The scholarly discussion above is important for precision, but the prophetic answer cuts through the complexity with characteristic clarity. When the companions themselves asked the question you might be asking now, the Prophet ﷺ did not give a philosophical lecture. He gave a command.
"Work, for everyone will be facilitated toward that for which they were created."
Narrated by 'Ali ibn Abi Talib (may Allah be pleased with him) — Sahih al-Bukhari [12]The decree operates through your effort, not despite it. Your du'a is part of the qadr. Your striving is part of the qadr. Sitting still and blaming destiny is not tawakkul (reliance on Allah ﷻ). It is laziness dressed in religious language.

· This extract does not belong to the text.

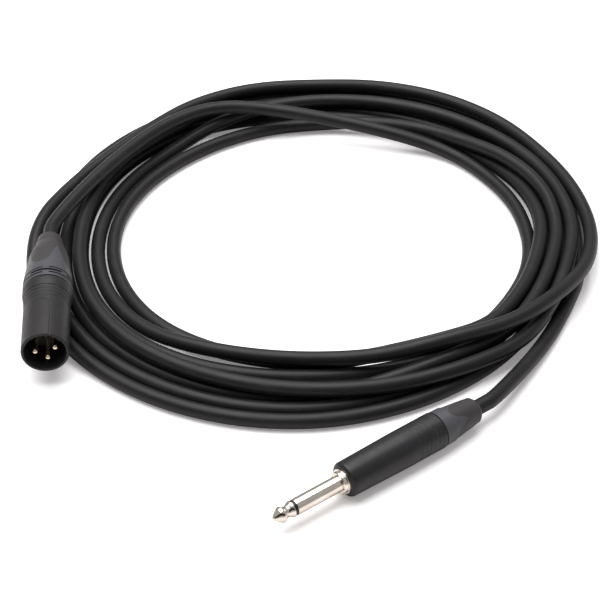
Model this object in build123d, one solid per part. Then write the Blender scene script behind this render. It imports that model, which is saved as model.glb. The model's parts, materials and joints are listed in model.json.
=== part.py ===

Qadr is not an excuse for passivity. It is the deepest source of peace. If you believe that nothing reaches you except what was written for you, then every loss is bearable, every failure is purposeful, and every hardship has an end that He already knows. Tie your camel and trust Allah ﷻ. Both halves of that sentence are the Sunnah.
This resource presents scholarly positions and evidence for educational purposes. It is not a source of personal fatwas. For rulings specific to your situation, consult a qualified, in-person scholar or a recognized Islamic institution. Differences of opinion in fiqh are a mercy. Follow your qualified teacher.
Recommended resources: Al-'Aqeedah at-Tahawiyyah by Imam al-Tahawi with the commentary of Ibn Abi al-'Izz, Kitab at-Tawhid by Muhammad ibn 'Abd al-Wahhab, Sharh al-'Aqeedah al-Wasitiyyah by Ibn Taymiyyah, and Al-'Aqeedah as-Saffariniyyah explained by Ibn 'Uthaymin.
Every pillar of iman points to a single Author. The angels serve Him alone, the books carry His words alone, the messengers call to Him alone, the Last Day is His court alone, and qadr is His plan alone. Aqeedah is not six beliefs. It is one belief, seen from six angles.